The HGLM model presented in Table 3, which was the alternative growth curve model where the PSN treatment city designation is a static measure at level 2, is written as follows (Note: all level 1 measures were group-mean centered, and level 2 measures were grand-mean centered):

$$ \eta_{ti} = \pi_{0i} + \pi_{{ 1i}} \left( {\text{Prison Rate}} \right) + \pi_{{ 2i}} \left( {\text{Police Density}} \right) + \pi_{{ 3i}} \left( {\text{Time}} \right) + e_{ti} $$

where π_0i  = β₀₀ + β₀₁(PSN Treatment City) + β₀₂(Disadvantage) + β₀₃(PopDensity) + r _oi , π_1i  = β₁₀ + r _1i , π_2i  = β₂₀ + r _2i , π_3i  = β₃₀ + β₃₁(PSN Treatment City).

Thus, the reduced two-level equation can be written as:

$$ \eta_{ti} = \left[ {\pi_{0i} + \pi_{{ 1i \, }} + \pi_{{ 2i}} + \pi_{{ 3i}} } \right] + \left[ {r_{oi} + r_{ 1i} + r_{ 2i} + e_{ti} } \right] $$

The outcome in the HGLM is the count of violent crimes at level 1 and includes time-varying covariates within the cities (i.e., level 1 measures) and time invariant measures at level 2. As seen in the above equations, PSN treatment is a level 2 static measure. Here, the HGLM model uses an overdispersed Poisson sampling model at level 1 and a log link function to equate the transformed count into a linear structural model. The log link function in the HGLM is used to equate the transformed count into a linear structural model, consistent with the regression-based analytic approach.

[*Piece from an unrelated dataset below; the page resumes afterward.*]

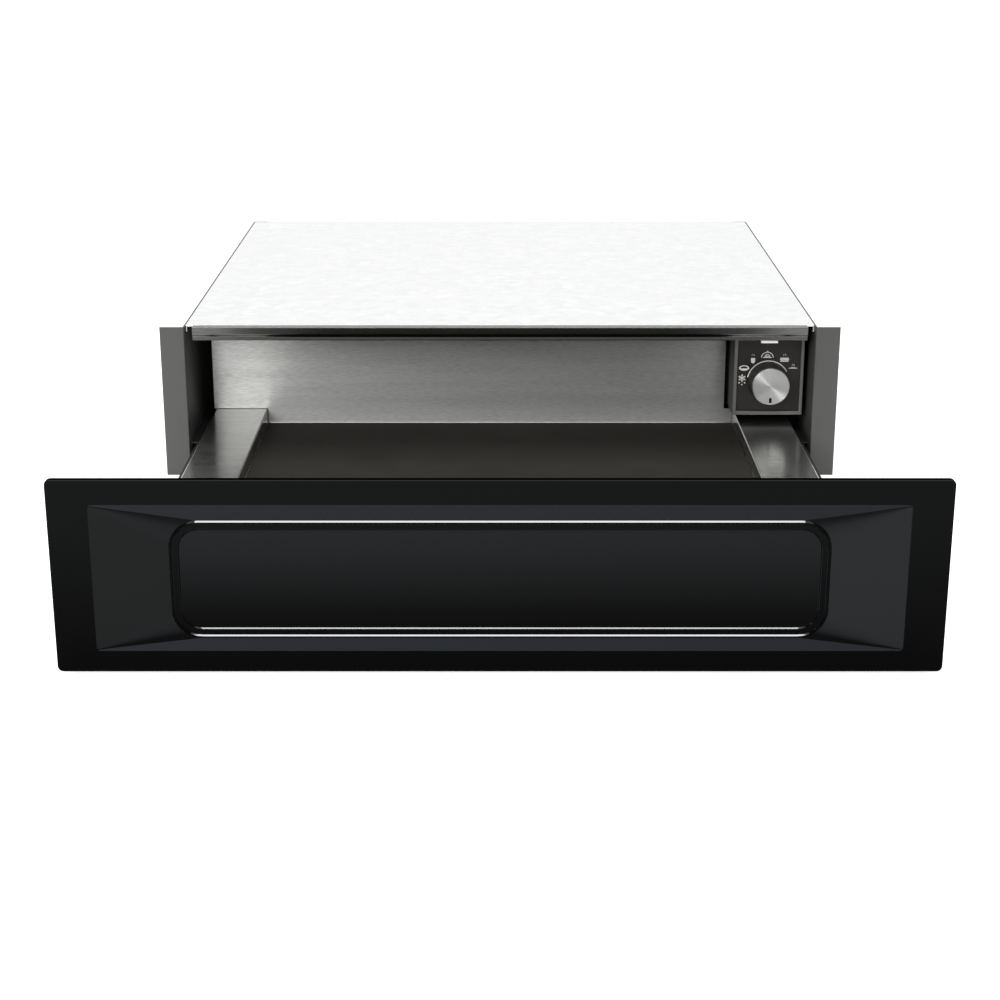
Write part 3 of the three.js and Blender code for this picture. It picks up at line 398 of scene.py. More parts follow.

In the analysis, the HGLM Poisson model assumes an expected violent crime count

$$ E\left( {Y_{it} |\lambda } \right) = m_{it} \lambda_{it} , $$

where λ _it is expressed as the violent crime rate of a city i at time t and m _it is the exposure measure, which is expressed as the city population in 100,000 s. The expected violent crime rate for a city is transformed through a natural logarithmic function, where η _ti  = ln(λ _it ). The logged event rate, η _ti , becomes the dependent variable in the level 1 model.